En fin, en la Cuba de Fidel Castro, en los años felices en que el poderoso Iván el ruso corría con los gastos del «milagro» cubano, la élite vivía de manera completamente distinta del cubano corriente. Desde la casa, una residencia de lo mejor, a los ingresos e incluyendo la gastronomía. ¡Vaya socialismo! Que una muchacha extranjera se fuera de Cuba descubriendo cómo vivía la clase política, era un escándalo.
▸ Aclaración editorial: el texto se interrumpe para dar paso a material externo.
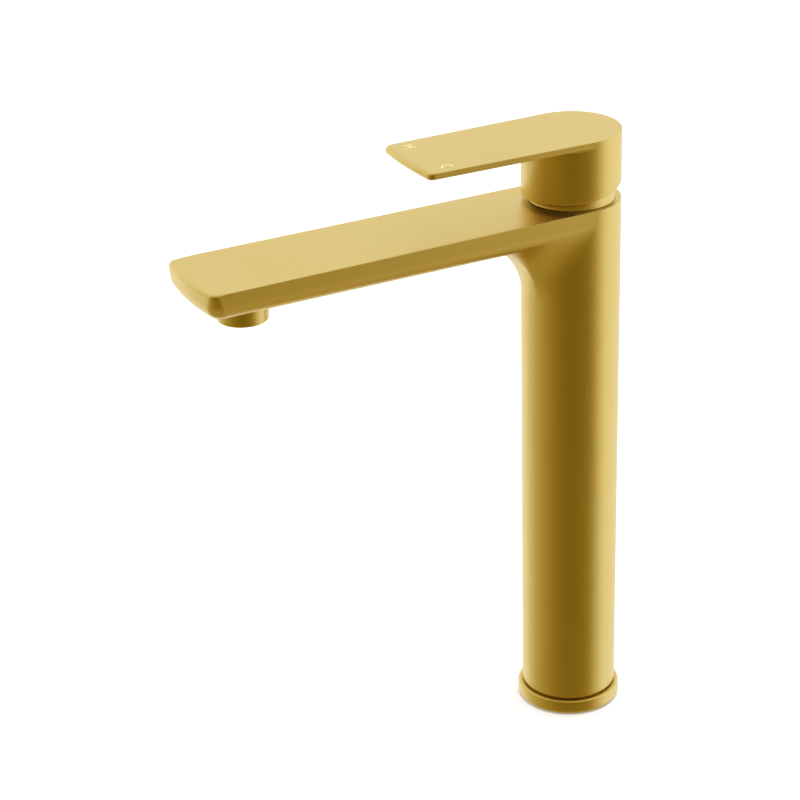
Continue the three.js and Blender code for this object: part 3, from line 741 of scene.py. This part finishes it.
def dress_inner_pieces():
    """The pieces inside keep their CAD shapes and get the finish of their slot."""
    finishes = {
        "raw_brass": metal_material(
            "raw brass", (0.62, 0.42, 0.15), (0.48, 0.31, 0.10), 0.42, 500, (1, 1, 6)),
        "copper": metal_material(
            "copper", (0.78, 0.38, 0.22), (0.60, 0.27, 0.14), 0.35, 300, (4, 4, 1)),
        "steel": metal_material(
            "stainless steel", (0.62, 0.62, 0.62), (0.50, 0.50, 0.51), 0.3, 700, (1, 1, 5)),
        "ceramic": plain_material(
            "ceramic", (0.86, 0.84, 0.78), (0.80, 0.78, 0.72), 0.22, 2500, 0.000005),
        "white_plastic": plain_material(
            "white plastic", (0.80, 0.80, 0.78), (0.74, 0.74, 0.72), 0.42, 1800, 0.00002),
        "grey_plastic": plain_material(
            "grey plastic", (0.26, 0.28, 0.30), (0.22, 0.24, 0.26), 0.45, 1800, 0.00002),
        "rubber": plain_material(
            "black rubber", (0.015, 0.015, 0.016), (0.03, 0.03, 0.03), 0.75, 1500, 0.00003),
    }
    slots = {
        "raw_brass": ["inlet_block", "cartridge_nut"],
        "copper": ["hot_tube", "cold_tube"],
        "steel": ["spindle", "spindle_pin", "handle_screw", "aerator_screen"],
        "ceramic": ["fixed_disc", "moving_disc"],
        "white_plastic": ["cartridge_base", "cartridge_shell"],
        "grey_plastic": ["disc_carrier", "lever_guide", "aerator_insert"],
    }
    named = {node: slot for slot, members in slots.items() for node in members}
    for name, node in frame["nodes"].items():
        if node.hide_render:
            continue
        slot = named.get(name, "rubber")
        node.data.materials.clear()
        node.data.materials.append(finishes[slot])
    return finishes


# ---- Studio --------------------------------------------------------------------------------


def build_floor():
    """A wide, round, nearly white floor, which catches a faint shadow of the faucet."""
    height = -0.2
    angles = np.linspace(0, 2 * math.pi, 96, endpoint=False)
    rings = [[(r * math.cos(a), r * math.sin(a), height) for a in angles]
             for r in (1, 200, 600, 1500, 4000)]
    floor = skin_rings("floor", rings, closed_start=False, closed_end=False)
    tidy_faces(floor)
    if floor.data.polygons[0].normal.z < 0:
        floor.data.flip_normals()
    material, nodes = new_material("pale floor")
    speck = nodes.noise(60, 2)
    color = nodes.mix(nodes.remap(speck, 0, 1), (0.93, 0.93, 0.925, 1), (0.915, 0.915, 0.91, 1))
    nodes.surface(Base_Color=color, Roughness=0.9)
    floor.data.materials.append(material)
    floor.visible_glossy = False


# Brightness of the room by azimuth in degrees, where 0 is straight ahead of the spout and 90 is +X.
ROOM = ((-180, 0.90), (-115, 0.97), (-75, 0.96), (-40, 0.62), (0, 0.38), (30, 0.23), (60, 0.165),
        (85, 0.20), (105, 0.24), (118, 0.38), (130, 0.64), (150, 0.90), (180, 0.90))
OVERHEAD, UNDERFOOT = 0.68, 0.39  # brightness of the ceiling and of the floor
CEILING_FADE, FLOOR_FADE = (0.60, 1.05), (-0.48, -0.88)  # heights over which the room passes into each
BACKWARD = (-0.857, 0.515, 0)  # the way to the room's bright side
BACKWARD_SHIFT = 0.45  # how much lower the ceiling and the floor start on that side
STRENGTH = 1.12
PLAIN = 0.88  # level of the light that falls on pieces that are not mirrors
# Light of each brightness: neutral where bright, and the amber of gold mirrored in gold where dark.
TONES = ((0.0, (0.0, 0.0, 0.0)), (0.13, (0.13, 0.080, 0.0)), (0.25, (0.25, 0.163, 0.0)),
         (0.50, (0.50, 0.40, 0.17)), (0.90, (0.90, 0.90, 0.95)), (1.0, (1.0, 1.0, 1.0)))


def fill_ramp(node, stops):
    """Sets the colours of a ramp, which is linear between its stops."""
    ramp = node.color_ramp
    while len(ramp.elements) < len(stops):
        ramp.elements.new(0.5)
    for element, (position, color) in zip(ramp.elements, stops):
        element.position = position
        element.color = (*color, 1)


def build_world():
    """A bright room with a dark amber side towards +X. Only mirrored rays see it: the camera sees
    white, and every other ray a plain grey."""
    world = bpy.data.worlds.new("studio")
    bpy.context.scene.world = world
    world.use_nodes = True
    nodes = Nodes(world.node_tree)
    where = nodes.add("TexCoord").outputs["Generated"]
    split = nodes.add("SeparateXYZ", {"Vector": where})
    forward = nodes.add("Math", {0: split.outputs["Y"], 1: -1.0}, operation="MULTIPLY").outputs[0]
    azimuth = nodes.add("Math", {0: split.outputs["X"], 1: forward}, operation="ARCTAN2").outputs[0]
    share = nodes.remap(azimuth, 0, 1, -math.pi, math.pi)
    around = nodes.add("ValToRGB", {"Fac": share})
    fill_ramp(around, [(angle / 360 + 0.5, (level,) * 3) for angle, level in ROOM])
    backward = nodes.add("VectorMath", {0: where, 1: BACKWARD}, operation="DOT_PRODUCT").outputs["Value"]
    lift = nodes.remap(backward, 0, BACKWARD_SHIFT, 0, 1)
    height = nodes.add("Math", {0: split.outputs["Z"], 1: lift}, operation="ADD").outputs[0]
    above = nodes.remap(height, 0, 1, *CEILING_FADE)
    beneath = nodes.remap(height, 0, 1, *FLOOR_FADE)
    level = nodes.mix(above, around.outputs["Color"], (OVERHEAD,) * 3 + (1,))
    level = nodes.mix(beneath, level, (UNDERFOOT,) * 3 + (1,))
    tone = nodes.add("ValToRGB", {"Fac": level})
    fill_ramp(tone, TONES)
    ray = nodes.add("LightPath")
    plain = nodes.mix(ray.outputs["Is Camera Ray"], (PLAIN,) * 3 + (1,), (1, 1, 1, 1))
    color = nodes.mix(ray.outputs["Is Glossy Ray"], plain, tone.outputs["Color"])
    background = nodes.add("Background", {"Color": color, "Strength": STRENGTH})
    nodes.add("OutputWorld", {"Surface": background.outputs["Background"]})


def build_softbox():
    """A wide soft light straight overhead."""
    data = bpy.data.lights.new("overhead softbox", "AREA")
    data.shape, data.size, data.energy = "DISK", 1.6, 30
    light = bpy.data.objects.new("overhead softbox", data)
    light.location = (0, 0, 1.9)
    light.visible_glossy = False
    bpy.context.scene.collection.objects.link(light)


def build_camera():
    azimuth, elevation, roll = (math.radians(a) for a in (63.12, 25.19, -1.43))
    aim = Vector((-0.0928, -0.0449, 0.1352))
    distance = 1.3245
    level = math.cos(elevation)
    back = Vector((math.sin(azimuth) * level, -math.cos(azimuth) * level, math.sin(elevation)))
    data = bpy.data.cameras.new("camera")
    data.lens, data.sensor_width = 117.0, 36.0
    camera = bpy.data.objects.new("camera", data)
    camera.location = aim + back * distance
    turned = (-back).to_track_quat("-Z", "Y").to_matrix() @ Matrix.Rotation(roll, 3, "Z")
    camera.rotation_euler = turned.to_euler()
    bpy.context.scene.collection.objects.link(camera)
    bpy.context.scene.camera = camera


def main():
    bpy.context.scene.view_settings.view_transform = "Standard"
    build_camera()
    build_world()
    build_softbox()
    build_floor()
    along_column = gold_material("satin gold", brush=(1, 1, 0.12))
    along_lever = gold_material("satin gold lever", brush=(1, 0.12, 1))
    build_body(along_column)
    build_handle(along_lever)
    build_base_ring(along_column)
    build_dome(along_column)
    build_plug(along_lever)
    pale = plain_material("etched mark", (0.84, 0.72, 0.40), (0.80, 0.68, 0.37), 0.5, 3000, 0.000005)
    build_marks(pale)
    finishes = dress_inner_pieces()
    build_aerator(along_column, finishes["white_plastic"])


main()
Más allá de Cuba castrista, me temo que la izquierda tenga siempre una matriz aristocrática. De los jacobinos a los modernos, la idea de la vanguardia esconde el narcisismo del revolucionario. Se le ocurre a Lenin, no a Marx. El partido único es la contribución de los bolcheviques. Su éxito y su pecado. En cuanto a la actual izquierda peruana, la he llamado la Inquisición de los Propietarios de la Verdad Única (IPVU). Hoy, ellos deciden quién es correcto o no. Viven como burgueses, porque si no viven bien —vuelvo a escuchar al amigo cubano— ¿quién conduciría al pueblo hacia las praderas del porvenir socialista? En los días que corren, es muy fácil ubicarlos. Están siempre por encima de cholos, zambos y plebeyos. No tienen haciendas, pero sí universidades. Más fundamentalistas que el mismo Opus Dei.